The contribution of experiential and emotional marketing coexists with the aggressive techniques of “guerrilla marketing”, and the different product-systems, for example fashion, entertainment, technological products, as well as more immaterial services, meet and exchange codes and the ability to communicate, giving rise to highly innovative retail spaces.
Exclusive and rare concepts exist side by side with guerrilla stores that might stay open, as we said, perhaps only for a few days, while refined and very elegant flegship shops occupying entire buildings control the most elegant and international quarters of globalised cities, in order to represent the brand, not to sell it, which is largely done by minimal or fashionable one-brand outlet stores.
In these years similar transformations can be depicted in the planning of spaces for events: sports, music, art events in which on top of the complex functions of entertaining, the temporary dimension and the link with the outer space, there often is the need of the structures’ transferability and transport.

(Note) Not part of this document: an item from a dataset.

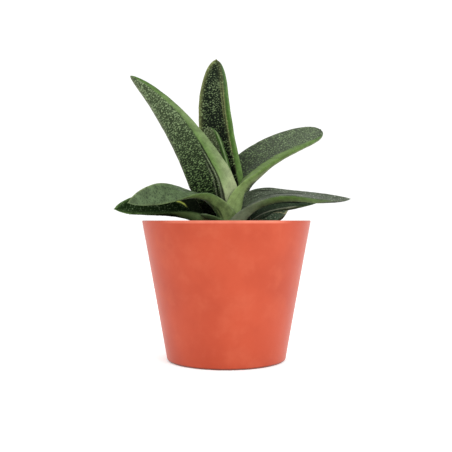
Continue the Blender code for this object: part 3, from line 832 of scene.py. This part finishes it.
def section_columns(leaf, rounding):
    """Round the leaf from the keel and back: (across, depth), the face, and how far over it each lies."""
    scale = np.array((leaf.width / 2, leaf.thickness[1]))
    curves, kinds, shares = [], [], []
    for kind, points in section_faces(leaf.keel):
        length = np.linalg.norm(np.diff(points * scale, axis=0), axis=1).sum()
        count = max(4, round(length / leaf.mesh_step))
        t = np.arange(count) / count
        curves.append(smooth_through(points * scale, t) / scale)
        kinds.append(np.full(count, kind))
        shares.append(t)
    outline = softened(np.vstack(curves), round(2 * (rounding / MM / leaf.mesh_step) ** 2), 0)
    return outline, np.concatenate(kinds), np.concatenate(shares)


def leaf_skin(leaf, settings):
    """The leaf's surface before its relief. Its last column repeats its first, at the keel."""
    s = stations(leaf)
    outline, kind, share = (np.concatenate([part, part[:1]])
                            for part in section_columns(leaf, settings.margin_rounding))
    kind[-1], share[-1] = NARROW, 1.0
    place, ahead = along_route(leaf.route, s)
    across, up = leaf_axes(leaf, s, ahead)
    half, thick = half_share(leaf, s) * leaf.width / 2, depth(leaf, s)
    point = np.clip(1 - half / POINT_START, 0, 1) ** 2 * leaf.point * settings.point_length / MM
    lift = leaf.clasp * (1 - s) ** 3
    sideways = half[:, None] * outline[:, 0]
    upwards = thick[:, None] * outline[:, 1] + lift[:, None] * outline[:, 0] ** 2
    points = (place[:, None] + (ahead * point[:, None])[:, None]
              + across[:, None] * sideways[..., None] + up[:, None] * upwards[..., None])
    hops = np.linalg.norm(np.diff(points, axis=1), axis=2)
    u = np.concatenate([np.zeros((len(s), 1)), np.cumsum(hops, axis=1)], axis=1)
    middle = np.flatnonzero(kind == UPPER)[(kind == UPPER).sum() // 2]
    u -= u[:, middle:middle + 1]
    steps = np.linalg.norm(np.diff(place, axis=0), axis=1)
    v = np.concatenate([[0], np.cumsum(steps)])[:, None] + np.zeros_like(u)
    return Skin(points, s, kind, share, u, v)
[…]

Every product and service that is offered to the public must speak a language recognisable for its uniqueness, by integrating traditional visual merchandising codes with the latest visual languages.
A great role in this evolution is played by the new materials at the disposal of designers, new architectural lighting devices, sound and perfume diffusers, and new building and assembling technologies.
These competences are complex and under many aspects innovative, and for this reason POLI.design has developed a new course of high standard training centred on these topical sectors, where the cooperation between companies that are attentive to these aspects of the market’s evolution, and designers professionally prepared to comprehend and exploit their codes and potential, may produce important results. For the sake of single companies, designers, but also for the whole system and the culture of the sector.